The Roy Arias Studios & Theaters, located in the Times Square Arts Center at 300 West 43rd Street, will present the first Times Square International Theater Festival from January 16 to 22, 2012.
Coinciding with this festival, the complex is addressing shortage of flexible, experimental, curated performance venues in Midtown by recommissioning its fourth floor theater space (74 seats) as the Little Times Square Theatre and its fifth floor Off-Broadway theater (136 seats) as Theatre 500.
The festival is produced by Roy Arias and curated by noted director Alfred Preisser (www.alfredpreisser.com), who has staged over 40 productions in New York and regionally and was Founding Artistic Director of The Classical Theatre of Harlem.

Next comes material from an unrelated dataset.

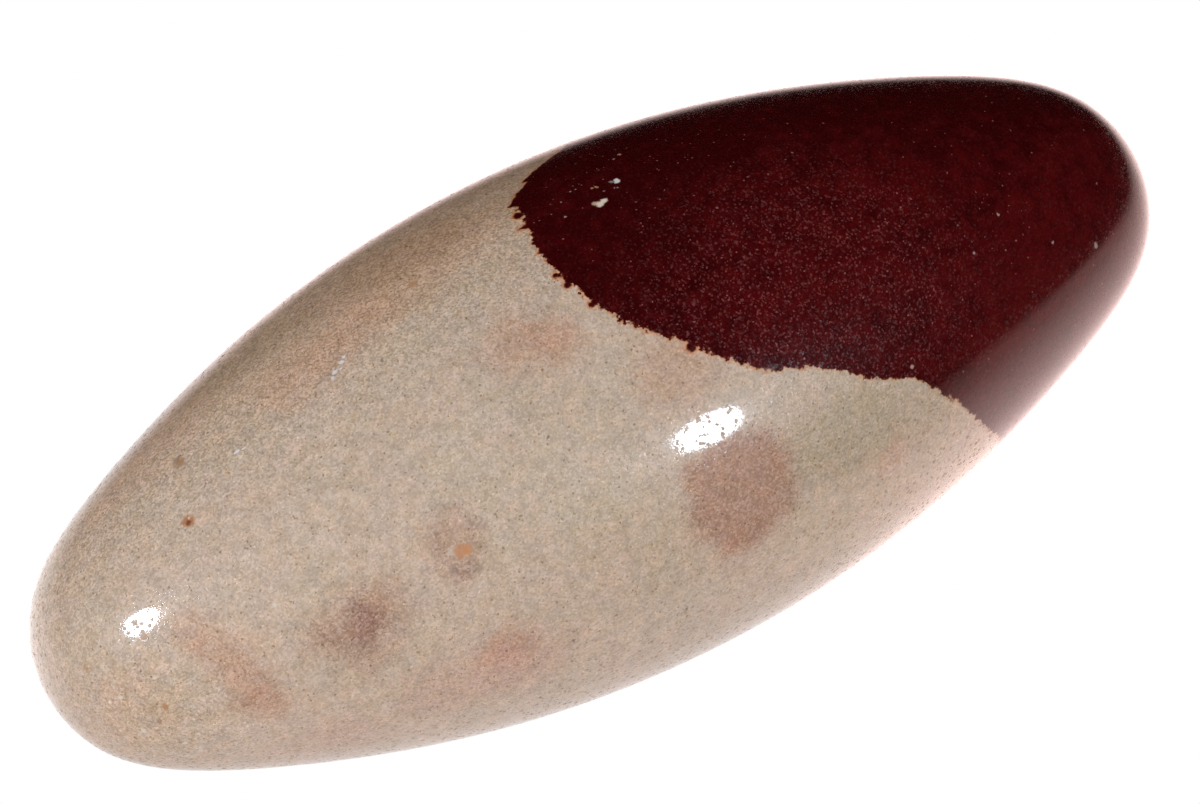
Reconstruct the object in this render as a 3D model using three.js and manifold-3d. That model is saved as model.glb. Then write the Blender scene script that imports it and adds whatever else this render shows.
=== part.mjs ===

The Times Square International Theater Festival is dedicated to work that challenges the status quo, exhibits artistic excellence and manifests invention and innovation in all of its aspects. Its mission is to provide an affordable venue for an assortment of plays and performance pieces that will not otherwise be seen in the doorstep of Broadway, offering companies of reduced budget but great artistic merit the opportunity to show their art in the heart of the theater capital of the world. The Festival also aims to inspire communication between theater companies from across the globe and to facilitate them to gain insight into each others' work. From August 15 to November 30, 2011 the festival accepted submissions from all kinds of stage plays, including musicals and new or classic pieces and twenty pieces were selected for presentation.
The lineup includes productions from Ukraine, Argentina/Spain, Germany, Italy/USA and Cuba. The state of the world economy, barriers to travel and the high cost of temporary housing in New York made it impractical to assemble a lineup of exclusively foreign plays. But it was possible to maintain a multinational scope by opening the festival to productions with an international vision, even if they were from the USA, and to artists living here who have some international influence.
The Festival includes 15 fully staged works, of which two are world premieres and five are New York premieres. Most shows will be performed three times in the week of the fest. There will be a mixture of musicals, movement theater works, choreographic works, dramas, family shows and solo shows. There will also be two staged readings and a workshop in Lecoq Technique (writing and adapting through improvisation, using mime and pantomime).
The festival will be an annual event with more offerings and longer runs planned for 2013. Separate from this festival, the Little Times Square Theatre and Theatre 500 will also be increasing their curated programming.
All full productions of the festival are $18 in advance, $20 at the door; $12 seniors and students. A festival pass is available for $99. Staged readings are $10. The Box office is SMARTTIX (212) 868-4444, www.smarttix.com. The festival website is www.tsitf.com.
DIRECTORY OF PRODUCTIONS
On the Field of Blood by Lesya Ukrainka, directed by Yuriy Rozstalny (Ukraine)
Tue, Jan 17 at 7:30 PM; Thur, Jan 19 at 6:00 PM; Sun, Jan 22 at 1:00 PM
This U.S. premiere has been presented with success in many Ukrainian cities as well as Paris, Munich and Moscow. Judas the traitor dies in the Book of Matthew. But in 1909, Lesya Ukrainka (1871-1913), one of the brightest names in the history of the Ukrainian and world literature, wrote a dramatic poem "On a Field of Blood," in which she let Judas live and condemned him to torturous labor on a desolate plot of land. The Church's censorship subjected the play to devastating criticism because by letting Judas live the poetess gave him the chance to have the last word. Today's critics hold that the dramatic sketch represents a polemic against the attempts of reactionary writers and publicists to justify a philosophy of treachery.
As Judas, reliving the key moments of Jesus' path to Mount Calvary, goes through his own Way of the Cross, the authors (Lesya Ukrainka and adapter Yuriy Rozstalny) make him walk in circles through the hell of pangs of consciousness: he falls under the burden of the Last Supper, during which Jesus assigned him this task, saying "Here is the traitors hand beside me." Then, emulating Jesus on the cross, he crucifies himself. Just as a worn out body can't find rest, so a torn soul will never be at peace with the world. Staging the story allows Judas now to be seen as well as heard. With: Ostap Stupka and Dmytro Rybalevskyi.